Traditionally, annual reviews have been the accepted standard for employers. However, many factors can contribute to deciding how and how often you should be conducting reviews. Learn more about what to consider when implementing your performance reviews and feedback schedules with your team.
The Point of Performance Reviews
Performance reviews used to be a formal, once-a-year process that involved holding employees accountable for their work over the previous 12 months. High performance was rewarded, typically with a raise, while low performers were coached on areas for improvement. But that formal system has become largely antiquated in the modern 24/7, remote or hybrid world. It still makes sense to hold periodic performance reviews, but they should be supplemented by more frequent and casual check-in sessions that provide an ongoing opportunity for two-way feedback. How often to conduct more formal reviews depends on a few factors.
Formal performance reviews are generally tied to raises, which creates a strong incentive for employees to perform at their best. If you can only give annual raises, sticking to a 12-month cycle makes sense. But if your company is in the position to give more frequent raises, bi-annual performance reviews may be a better choice.

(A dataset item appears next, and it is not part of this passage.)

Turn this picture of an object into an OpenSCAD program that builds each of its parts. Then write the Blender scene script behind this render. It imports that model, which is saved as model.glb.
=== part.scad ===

Check in with your managers to see how long performance reviews are taking on average. It can be quite time-consuming to dig through 12 months of each employee’s files and judge their performance. In some cases, performing reviews every six months can save a great deal of time overall.
The modern world moves fast, and the strongest employees are those who can roll with the changes. This means that mistakes, and in some cases accomplishments, from 10 or 11 months ago may be entirely irrelevant today. If you’re in a fast-developing industry, holding reviews every six months can help ensure that employees are judged on the most up-to-date standards.
You’ll also have to balance this against how long it takes employees to implement the changes that are agreed upon in formal performance reviews. For example, a software developer may not be able to fully implement improvements until your next product ships. If you ship on a 12-month cycle, a six-month review won’t give you much to go on when assessing improvements.
Ultimately, there is no right answer for how often to give performance reviews. But considering the factors above will help you decide what is best for your team.